Negli anni immediatamente successivi alla fine del primo conflitto mondiale, il piccolo Giuseppe vive in una casa colonica nelle campagne che circondano Bologna dove il padre, Dante, cura le sue terre e si dedica al lavoro cercando di tenersi lontano dagli scontri fra i contadini e le bande di camicie nere al soldo degli agrari, preoccupandosi esclusivamente della quantità del raccolto e della sua famiglia. Ha quattro figli, due femmine e un maschio maggiore di Giuseppe che è tornato traumatizzato dalla guerra, ma a preoccuparlo di più è proprio Giuseppe, che parla pochissimo ed è sempre distratto, immerso nei suoi pensieri, e sembra vivere in una dimensione parallela che lo distoglie dalla realtà. Tuttavia, il bambino ha un’intesa particolare con la madre, Lina, che gli racconta favole e storie della tradizione orale contadina che stimolano la sua fantasia. Molto capace a scuola, vorrebbe proseguire gli studi per diventare maestro, ma il padre glielo impedisce perché la terra ha bisogno di braccia e per un contadino è sufficiente saper scrivere e far di conto. Giuseppe, che è molto disciplinato, non teme la fatica e ha paura del padre, obbedisce e trascorre la sua adolescenza lavorando la terra, che impara a conoscere e amare.
In quegli anni si innamora di Maria, figlia di un colono vicino, e, compiuti i diciassette anni, trova il coraggio di comunicare al padre il suo desiderio di sposarla. Ma Dante, infuriato, gli risponde che è ancora troppo giovane e che non potrà sposarsi fino a quando non sarà in grado di sostenere economicamente una propria famiglia. E così Giuseppe non solo non sposa Maria, ma dopo pochissimo tempo parte come militare per raggiungere l’Eritrea; qui resta per un certo periodo a Massaua e sebbene sia considerato un buon soldato dai superiori, obbediente e taciturno, non si sente a proprio agio in quel contesto; maneggiare il fucile, ad esempio, anche solo per manutenerlo, gli provoca ansia e malessere, così cerca di aggrapparsi ai ricordi della sua vita precedente per trovare una temporanea ed effimera serenità.

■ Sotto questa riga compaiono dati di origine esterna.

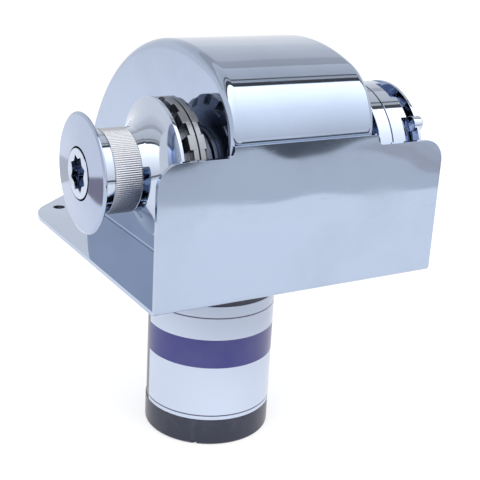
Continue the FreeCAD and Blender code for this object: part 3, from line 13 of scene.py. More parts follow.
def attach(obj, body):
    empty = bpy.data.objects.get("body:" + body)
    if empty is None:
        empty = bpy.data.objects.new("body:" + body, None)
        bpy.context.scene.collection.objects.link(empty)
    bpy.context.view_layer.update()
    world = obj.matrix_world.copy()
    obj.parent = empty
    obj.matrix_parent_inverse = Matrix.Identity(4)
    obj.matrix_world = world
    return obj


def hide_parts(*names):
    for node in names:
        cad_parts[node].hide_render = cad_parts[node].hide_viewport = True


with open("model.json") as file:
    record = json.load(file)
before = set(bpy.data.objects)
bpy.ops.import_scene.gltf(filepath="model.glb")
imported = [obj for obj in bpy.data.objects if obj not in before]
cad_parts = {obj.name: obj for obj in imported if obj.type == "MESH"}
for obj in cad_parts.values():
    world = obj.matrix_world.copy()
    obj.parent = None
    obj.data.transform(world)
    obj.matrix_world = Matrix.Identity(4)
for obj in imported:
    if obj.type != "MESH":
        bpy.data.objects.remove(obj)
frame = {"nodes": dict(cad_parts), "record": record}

log = logging.getLogger("windlass")

MM = 0.001
MERGE_DISTANCE = 2e-6
SEAM_DISTANCE = 1e-7
POLE_RADIUS = 1e-6
FLAT_ANGLE = math.radians(0.4)
POCKET_COLUMNS = 6
LAND_COLUMNS = 14
SHAFT_Y, SHAFT_Z = -76.0, 81.0
MOTOR_X, MOTOR_Y = -13.0, -31.0
Color = tuple[float, float, float]
Radius = float | Callable[[float], float]
Stop = tuple[float, Radius] | tuple[float, Radius, float]
Sockets = bpy.types.bpy_prop_collection


class Line(Enum):
    """The lines that turned pieces run on."""

    SHAFT = "shaft"
    MOTOR = "motor"
    ORIGIN = "origin"

    def place(self, along: float, radius: float, angle: float) -> tuple[float, float, float]:
        """A point in millimetres from its place along the line, its radius and its angle.

        Args:
            along: distance along the line.
            radius: distance from the line.
            angle: turn about the line.

        Returns:
            The point in metres.
        """
        across, up = radius * math.cos(angle), radius * math.sin(angle)
        if self is Line.SHAFT:
            return along * MM, (across + SHAFT_Y) * MM, (up + SHAFT_Z) * MM
        if self is Line.MOTOR:
            return (across + MOTOR_X) * MM, (up + MOTOR_Y) * MM, along * MM
        return across * MM, up * MM, along * MM


class Body(Enum):
    """The rigid bodies that pieces ride on."""

    HOUSING = "housing"
    SHAFT = "drive_shaft"
    DRUM = "drum"
    SCREW = "socket_screw"
    LEFT_GYPSY = "left_gypsy"
    RIGHT_GYPSY = "right_gypsy"
    NUT = "right_nut"


# Shapes

def star(across_flats: float, points: int, turn: float) -> Callable[[float], float]:
    """The radius by angle of a star made of two squares, or of a hexagon.

    Args:
        across_flats: width between two flats.
        points: eight for the star of two squares, six for a hexagon.
        turn: angle of the first corner.

    Returns:
        A function from angle to radius.
    """
    sides = 4 if points == 8 else 6
    half = across_flats / 2

    def polygon(angle: float, shift: float) -> float:
        """The radius of one polygon at an angle.

        Args:
            angle: the angle.
            shift: turn of this polygon from the first.

        Returns:
            The radius.
        """
        step = 2 * math.pi / sides
        local = (angle - turn - shift + step / 2) % step - step / 2
        return half / math.cos(step / 2 - abs(local))

    if points == 8:
        return lambda angle: max(polygon(angle, 0), polygon(angle, math.pi / 4))
    return lambda angle: polygon(angle, 0)


def arc(start: tuple[float, float], end: tuple[float, float], radius: float, left: bool,
        steps: int = 12) -> list[tuple[float, float]]:
    """Points between two ends of an arc, without the ends.

    Args:
        start: first end.
        end: second end.
        radius: radius of the arc.
        left: whether the arc lies to the left of the way from start to end.
        steps: number of parts.

    Returns:
        The points inside the arc.
    """
    a, b = Vector(start), Vector(end)
    chord = b - a
    half = chord.length / 2
    side = Vector((-chord.y, chord.x)).normalized() * (1 if left else -1)
    centre = (a + b) / 2 - side * math.sqrt(radius ** 2 - half ** 2)
    first, last = a - centre, b - centre
    sweep = first.angle_signed(last)
    points = []
    for index in range(1, steps):
        turn = Matrix.Rotation(-sweep * index / steps, 2)
        points.append(tuple(centre + turn @ first))
    return points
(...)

Ma ben presto si troverà a marciare con le truppe che vanno in guerra e, di fronte alla violenza degli scontri, neanche i ricordi più belli potranno salvarlo dal dolore.
Massimo Vaggi, avvocato bolognese autore di numerosi romanzi e cofondatore di Nuova Rivista Letteraria, racconta il disorientamento di un uomo che, pur non avendo mai condiviso le logiche della mentalità contadina, si trova paradossalmente a rimpiangerne i valori quando ne viene strappato via per affrontare dapprima le ingiustizie di una occupazione territoriale che gli appare priva di senso e poi gli orrori della guerra. In un mondo in continuo cambiamento, Giuseppe si smarrisce e non riesce neanche più a rimanere aggrappato al debole filo dei ricordi, iniziando a vivere in un universo tutto chiuso nella sua testa e rifiutando di adeguarsi alla realtà.
Un romanzo intenso, che ritrae una civiltà che si avvia a scomparire, arricchito dal contrasto fra la durezza degli eventi narrati e l’uso, da parte dell’autore, di una prosa asciutta dai toni fortemente poetici.